Concerns Over Brain Drain and Capital Flight

With no relief for investors and businesses, the crypto industry fears that more Indian startups and traders will move their operations overseas.

Countries such as Dubai, Singapore, and the U.K. have positioned themselves as crypto-friendly hubs with clear tax structures and supportive policies. Many Indian blockchain startups have already migrated abroad to escape uncertainty and heavy taxation.

Crypto analysts warn that if India continues its current approach, it may lose out on billions in potential investments and miss the opportunity to become a leader in blockchain and Web3 innovations.

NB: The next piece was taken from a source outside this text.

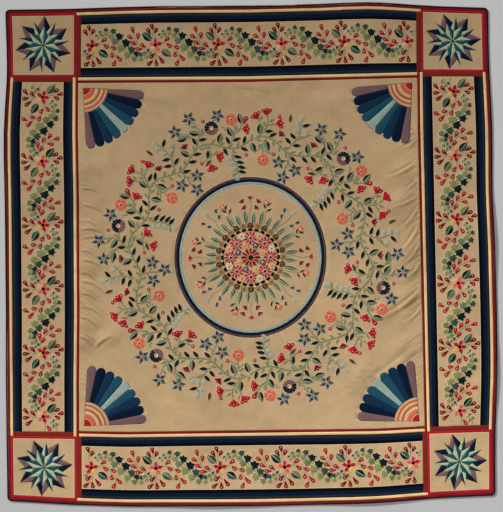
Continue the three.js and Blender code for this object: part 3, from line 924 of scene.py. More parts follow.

What’s Next for Indian Crypto Investors?

With no changes in the 30% tax rate, 1% TDS, or regulatory clarity, Indian crypto investors remain in limbo. Many now look to the upcoming Finance Bill for any possible modifications in the taxation framework, though expectations remain low.

Some investors might continue trading through offshore platforms to avoid the high tax burden, while others may reduce their exposure to crypto assets due to regulatory uncertainty.

For now, the message from Union Budget 2025-26 is clear: India’s stance on crypto remains unchanged, offering no relief or clarity for investors and industry stakeholders.